Finisce il secolo e l’indagine procede. La tecnica muta, cambia e si rinnova. La densità del colore aumenta, l’attenzione si concentra su parti di edifici monumentali o frammenti archeologici. La pietra rappresentata, sia che venga estrapolata dal contesto, sia inserita nel complesso archeologico, inizia a presentare lumeggiature materiche decise, pennellate vigorose a rappresentare la ruvidezza del soggetto rappresentato e, forse, del soggetto rappresentante. Il contrasto con le pareti degli edifici intonacati appare evidente. Sono sempre superfici dure, ma osservate in maniera notevolmente differente. La superficie non è più un piano astratto, ma diventa materia densa di accidenti: diventa l’oggetto dell’indagine e la tecnica si adegua alle esigenze. Nelle opere ‘greche’ Marzoli parte da fondi scuri aggiungendo luci. La pittura è densa, l’olio non viene diluito. Il dettaglio inizia a formarsi dal “gesto casuale” del pennello sulla tela guidato solo dalla sapienza della mano. L’intento progettuale rimane, sia nella composizione che nella scelta del taglio, l’esecuzione invece accetta il rischio dell’errore del movimento della mano ormai sapiente ed abile. Il nuovo millennio vede un ulteriore variazione. Una pittura che definiremo frattalica inizia a far intravedere la propria natura già nei tronchi d’ulivo per procedere in successive zoommate su materiali di vario genere e varia natura. Una sorta di scomposizione e ricomposizione della materia. Un processo di affinamento, di sensibilizzazione. Marzoli sperimenta su differenti soggetti la propria tecnica. Arriviamo ad oggi. Le nuove opere dove la pittura frattalica ci sorprende. Il taglio della composizione cerca visioni prospettiche ortogonali ai sassi che rappresenta. Il quadro disceso dal cavalletto viene eseguito in piano, anche per opere di grandi dimensioni. Si assiste alla negazione, o forse sublimazione, delle prospettive cercate negli anni settanta e delle proporzioni auree tanto agognate. Abbandonata la necessità del punto di vista centrale e della misura rinascimentale, scartando le suggestioni impressive ed espressive ottocentesche, la materia si declina per un suo ordine labirintico interno. Siamo di fronte al nuovo capitolo e ancora non abbiamo trovato risposte alle domande iniziali, ma abbiamo posto i presupposti per poter guardare le opere: vederle veramente nel loro farsi.
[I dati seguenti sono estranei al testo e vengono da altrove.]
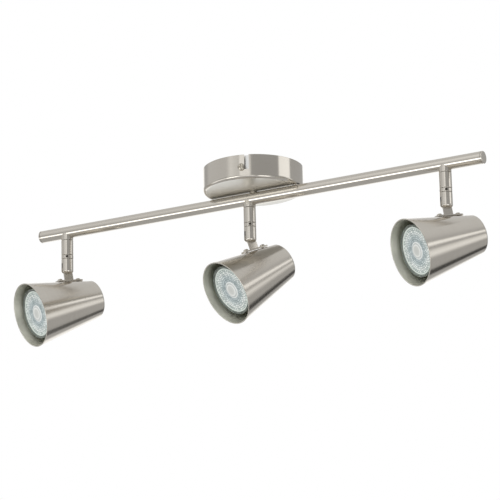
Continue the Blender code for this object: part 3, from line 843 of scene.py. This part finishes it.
@dataclass
class Arm:
    """One swivelling arm: saddle, sleeve and notched ring fixed to the bar, and the fork that turns below."""

    name: str
    swivel: dict[str, Any]
    tilt: dict[str, Any]
    radius: float = 6.15
    bore: float = 3.3
    tube_radius: float = 6.25
    tube_z: float = -30.75
    saddle_bottom: float = -39.4
    sleeve_bottom: float = -55.4
    ring_bottom: float = -59.4
    fork_bottom: float = -74.7
    pivot_z: float = -70.0
    fork_slot: float = 2.1
    fork_bore: float = 4.5
    fork_round: float = 4.6
    fork_solid: float = 4.0
    fork_roof: float = 2.4
    neck_bore: float = 2.9
    slot_top: float = 5.8
    pivot_radius: float = 1.5
    pivot_hole: tuple[float, float] = (-9.0, 4.8)
    pin_ends: tuple[float, float] = (-5.3, 4.4)
    stud_radius: float = 3.0
    stud_length: float = 3.5
    axle_radius: float = 2.6
    axle_drop: float = 3.0
    head_radius: float = 4.0
    head_thickness: float = 1.4
    wire_bore: float = 1.8
    notch_degrees: tuple[float, ...] = (28.0, 118.0, 208.0, 298.0)
    notch_floor: float = 3.9
    notch_margin: float = 0.8
    notch_half: float = 1.2
    # Faces in a notch nearer the arm's line than this get the painted shade
    notch_shade_radius: float = 5.6
    gap: float = 0.3

    def upright(self) -> Axes:
        """Axes on the arm's line at the ceiling's height, with Z up and X to the back."""
        x, y, _ = self.swivel["pos_m"]
        return Axes.of((x, y, 0.0), (0.0, 1.0, 0.0), (0.0, 0.0, 1.0))

    def fork_axes(self) -> Axes:
        """Axes at the pivot, with Y along the pivot and Z up."""
        across = np.array(self.tilt["axis"], float)
        return Axes.of(self.tilt["pos_m"], np.cross(across, (0.0, 0.0, 1.0)), (0.0, 0.0, 1.0))

    def pivot_axes(self) -> Axes:
        """Axes at the pivot, with Z along the pivot."""
        fork = self.fork_axes()
        return Axes.of(fork.origin, fork.turn[:, 0], fork.turn[:, 1])

    def saddle(self) -> bpy.types.Mesh:
        """The collar whose top fits round the tube.

        A ring turned about the arm's line. Its upper rows stand at the tube's height less the root of the
        tube's radius squared minus the distance across the tube squared, so that they follow its underside.
        """
        r, low = self.radius, self.saddle_bottom
        lower = let_in([(self.bore, low + 2.0), (self.bore, low, 0.1), (r, low, 0.45), (r, low + 1.2)])
        across = np.linspace(r, self.bore, 6)
        profile = np.vstack((lower, np.column_stack((across, np.full(6, low + 5.0))), lower[:1]))
        grid, surface = revolved(profile, 72)
        rows = slice(len(lower), len(lower) + 6)
        beside = grid[rows, :, 0]
        near = self.tube_radius + 0.06
        grid[rows, :, 2] = self.tube_z - np.sqrt(near**2 - beside**2)
        return mesh_of("saddle", self.upright(), grid, surface)

    def ring(self) -> bpy.types.Mesh:
        """The ring with four spanner notches, its stud up into the tube and the axle that the fork is on."""
        low, top, lip = self.ring_bottom, self.sleeve_bottom - self.gap, self.ring_bottom - self.axle_drop
        foot, stud = lip - self.head_thickness, self.tube_z - self.stud_length
        corners = [
            (self.wire_bore, stud, 0.1),
            (self.wire_bore, foot, 0.1),
            (self.head_radius, foot, 0.2),
            (self.head_radius, lip, 0.1),
            (self.axle_radius, lip, 0.0),
            (self.axle_radius, low, 0.0),
            (self.radius, low, 0.35),
            (self.radius, top, 0.35),
            (self.stud_radius, top, 0.0),
            (self.stud_radius, stud, 0.2),
        ]
        here = self.upright()
        ring = turned("ring", here, corners, closed=True, segments=72)
        near = (self.notch_floor, -self.notch_half, low + self.notch_margin)
        far = (self.radius + 1.85, self.notch_half, top - self.notch_margin)
        facing = [Axes.facing(here.origin, angle) for angle in self.notch_degrees]
        return worked(ring, [block("notch", out, near, far) for out in facing])

    def in_notch(self, normal: np.ndarray, middle: np.ndarray) -> np.ndarray:
        """Picks the ring's faces that lie in a notch, by their middles on the arm's upright axes."""
        level = 0.5 * (self.ring_bottom + self.sleeve_bottom - self.gap)
        beside = np.hypot(middle[:, 0], middle[:, 1])
        return (np.abs(middle[:, 2] - level) < self.notch_half) & (beside < self.notch_shade_radius)

    def fork(self) -> bpy.types.Mesh:
        """The lower sleeve with a rounded end, slotted for the tongue and bored for the pivot."""
        top = self.ring_bottom - self.gap - self.pivot_z
        bottom = self.fork_bottom - self.pivot_z
        roof = top - self.fork_roof
        corners = [
            (0.0, self.fork_solid, 0.0),
            (self.fork_bore, self.fork_solid, 0.2),
            (self.fork_bore, roof, 0.0),
            (self.neck_bore, roof, 0.0),
            (self.neck_bore, top, 0.1),
            (self.radius, top, 0.4),
            (self.radius, bottom, self.fork_round),
            (0.0, bottom, 0.0),
        ]
        here = self.fork_axes()
        half, far = 0.5 * self.fork_slot, self.radius + 1.85
        body = turned("fork", here, corners, segments=96, steps=12)
        slot = block("slot", here, (-far, -half, bottom - 1.0), (far, half, self.slot_top))
        bore = drill(self.pivot_axes(), self.pivot_radius + self.gap, *self.pivot_hole, segments=40)
        return worked(body, [slot, bore])

    def build(self) -> None:
        """Makes every piece of the arm."""
        side, body = self.name, f"arm_{self.name}"
        edge, low = self.saddle_bottom - self.gap, self.sleeve_bottom
        r, bore, here = self.radius, self.bore, self.upright()
        tube = [(bore, edge, 0.1), (bore, low, 0.1), (r, low, 0.4), (r, edge, 0.4)]
        plated(f"saddle_{side}", self.saddle(), "bar", f"saddle_collar_{side}")
        sleeve = turned("sleeve", here, tube, closed=True, segments=72)
        plated(f"sleeve_{side}", sleeve, "bar", f"upper_sleeve_{side}")
        ring = plated(f"notched_ring_{side}", self.ring(), "bar", f"swivel_core_{side}")
        # Painted shade: the faces in the notches get a dark steel grey
        refaced(ring, here, PAINTED_NOTCH_SHADE, self.in_notch)
        plated(f"fork_{side}", self.fork(), body, f"clevis_{side}")
        r, (near, far) = self.pivot_radius, self.pin_ends
        bar = [(0, near), (r, near, 0.35), (r, far, 0.35), (0, far)]
        pin = turned("pin", self.pivot_axes(), bar, segments=40)
        fastened(f"fork_pin_{side}", pin, body, f"pivot_pin_{side}")


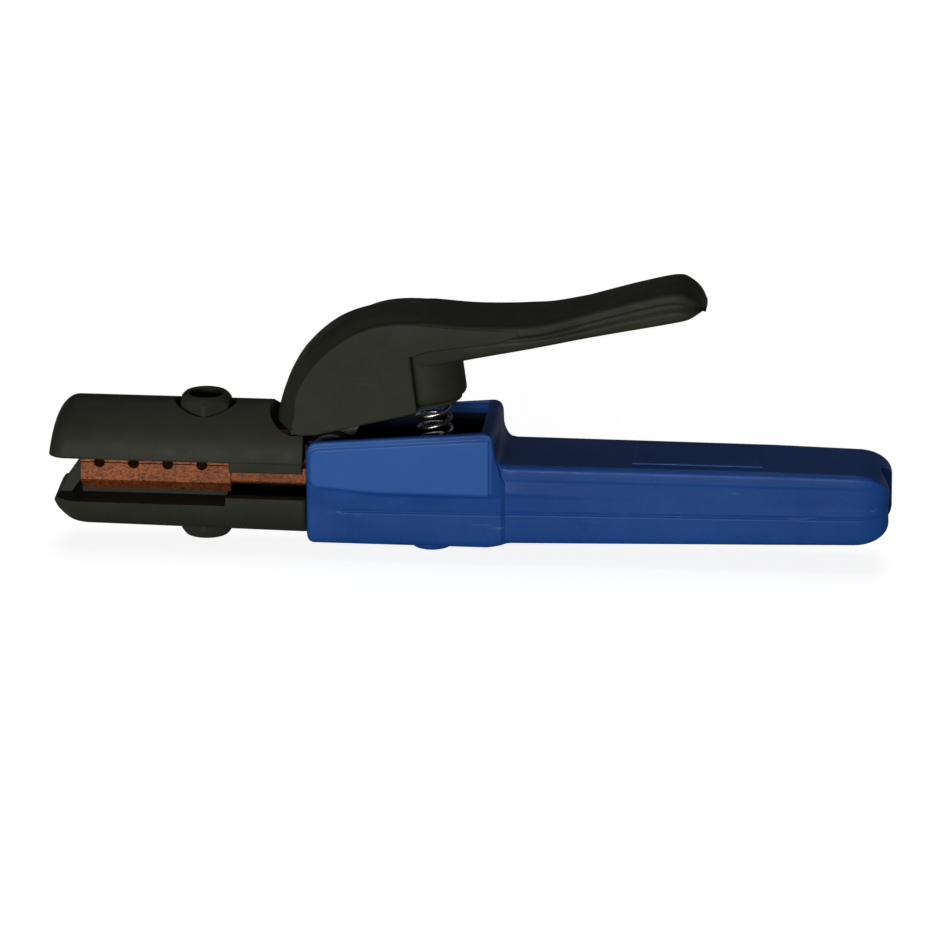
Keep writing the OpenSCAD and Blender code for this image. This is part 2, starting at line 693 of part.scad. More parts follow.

Paola Marzoli, Architetto ha partecipato alla cultura milanese negli anni '70 ( ha insegnato al Politecnico nel gruppo didattico di Aldo Rossi, fatto parte della redazione della rivista Controspazio di Paolo Portoghesi, partecipato con un progetto premiato al concorso per il cimitero di Modena, collaborato per l'immagine al teatro d'opera di Bruxelles).
Dal 1974 ad oggi, volgendo il suo interesse alla pittura ha esposto in mostre personali a Milano, Roma, Firenze, Parigi, Bruxelles, Mannheim e al Museo d’arte di San Paolo in Brasile. Dall'inizio degli anni '80 si occupa di psicoanalisi.